February 7, 2024 - After rallying across the last two months of 2023, loans took a breather in January as the market digested a wave of repricings and refinancings sparked by strong investor demand, scant new lending, and the priciest secondary market since May 2022. According to the Morningstar LSTA Leveraged Loan Index (LLI), loans returned 0.68% in January, modest compared to the outsized performance across the last two months of 2023, when the expectation of a Fed pivot drove markets higher. January marked the third consecutive month that loan returns were positive, albeit below the average return of 0.89% over the last 12 months.

In the secondary market, prices advanced 15 basis points in the first half of January to a high of 96.38 before retreating to end the month at 96.27. The share of the secondary bid above par reached 31% in early January (its post-pandemic high), before declining to 11%, highlighting the pressure from the wave of repricings and refinancings. Nevertheless, the secondary remains well bid with 70% of loans marked at a bid of 98 or higher at the end of January. From another angle, prices in the secondary rose in nine out of 10 trading sessions between January 1 and 12 and declined in 10 of 13 days the rest of the month. The average bid-ask spread narrowed to 92 basis points.
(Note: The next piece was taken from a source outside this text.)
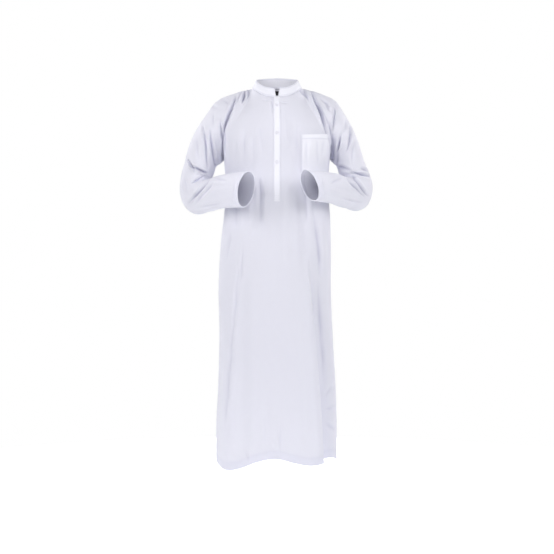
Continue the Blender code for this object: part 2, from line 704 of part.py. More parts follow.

In light of strong market conditions, borrowers in January took advantage of loans’ callability to cut interest expense. According to Pitchbook LCD, average spreads for institutional loans rated B+/B tightened in January to levels resembling 2021, or 31 basis points lower MoM to 367 basis points. The all-in yield, which includes the base rate and original issue discounts (OIDs), declined to 9.45% in the month, the lowest in over a year. Spreads tightened across high lending volume. LCD tracked $91.2B of repricings in January alongside $47.4B of refinancings, making it one of the busiest months on record. New money lending increased to $18.2B, the highest in four months, but it made up a meager 10.6% of overall institutional lending, below the 21% share new lending registered in full-year 2023.

Scant new money lending could not keep up with paydowns and the loan market (as measured by outstandings in the LLI) shrank $7.26B in January. Loan outstandings have declined for four consecutive months and 13 out of the last 16 months since the high point in 4Q22. New money lending was also insufficient to meet visible demand from investors.

At over one trillion in AUM, CLOs are the largest source of demand for loans, and they raced to start the year pricing 29 deals totaling $12.5B of new paper, making it the busiest January on record. After being rangebound for most of last year, liability spreads for BSL CLOs tightened to an average 161 basis points over SOFR, compared to 177 basis points in December.

Volume was complemented by $3.6B of reset volume, as CLO managers cope with the estimated 50% of deals scheduled to exit their reinvestment period in 1Q24, per BofA. Turning to retail demand, open-end loan mutual funds and ETFs registered $520M of inflows, according to LSEG Lipper. Combined visible demand from CLOs and retail funds and a decline in index outstandings pushed the market’s technical imbalance wider.

In a reversal from last year’s trend, the strength of the broadly syndicated market pulled transactions away from private credit, as borrowers and sponsors sought out the cheapest cost of funding (e.g. high-yield bond issuance jumped to $31B in January from $21B a year earlier). Looking at asset returns, after the huge rally across November and December, HY bonds were flat, with investment-grade bonds a touch lower (-0.17%), per Bloomberg Indices. The S&P500 reached a new high in January, returning 1.59%.